I use a round foam kumihimo disc with slots for the different threads and often make small bracelets with beads so it was fascinating to try some braids using different materials not associated with the technique including raffia, plastic bag strips, voile strips and also some fluffy yarns, Round or flat braids can be made with either round or square discs – I am more familiar with a round disc so have concentrated on these braids made with 8 strands.
For the last part of the exercise again I used elderflower twigs but this time to make a grid and I initially secured with masking tape before binding with garden jute twine. My grid is approximately 9.5 inches by 8 inches (24 x 20 cm).
The instructions then suggest various ways of filling in the grid and I chose to diagonally weave across the structure using a selection of coloured yarns and materials in a chosen theme of purples and lilacs before winding across all the twigs with voile.
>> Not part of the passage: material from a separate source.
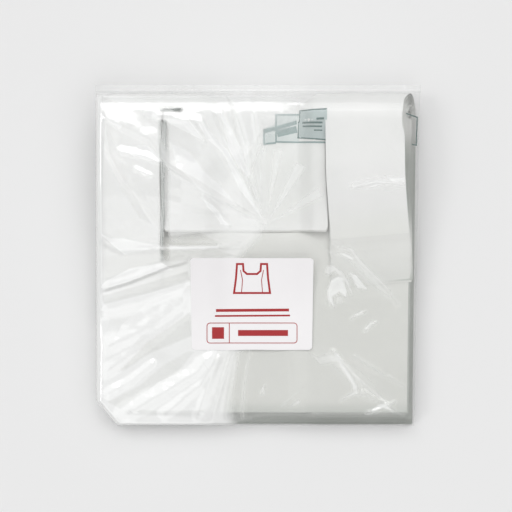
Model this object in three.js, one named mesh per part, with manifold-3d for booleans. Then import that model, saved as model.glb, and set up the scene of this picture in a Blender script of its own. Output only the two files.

I chose a variety of materials including a pink plastic bag, voiles, grey velvet, red string and a soft yarn which created different light effects. Unlike the previous structure this sample has worked out to have similar front and backs which I like. Where the yarns crossed the twigs I wrapped the material once around to secure before continuing to an outside edge.
As said there were various possibilities suggested and I could easily have added some small constructions of my own to either some of the squares on on top of the woven structure and this is something I can see working as a future idea – thinking small objects added and even possibly some stumpwork leaves or flowers or again flowers or leaves made of fabrics.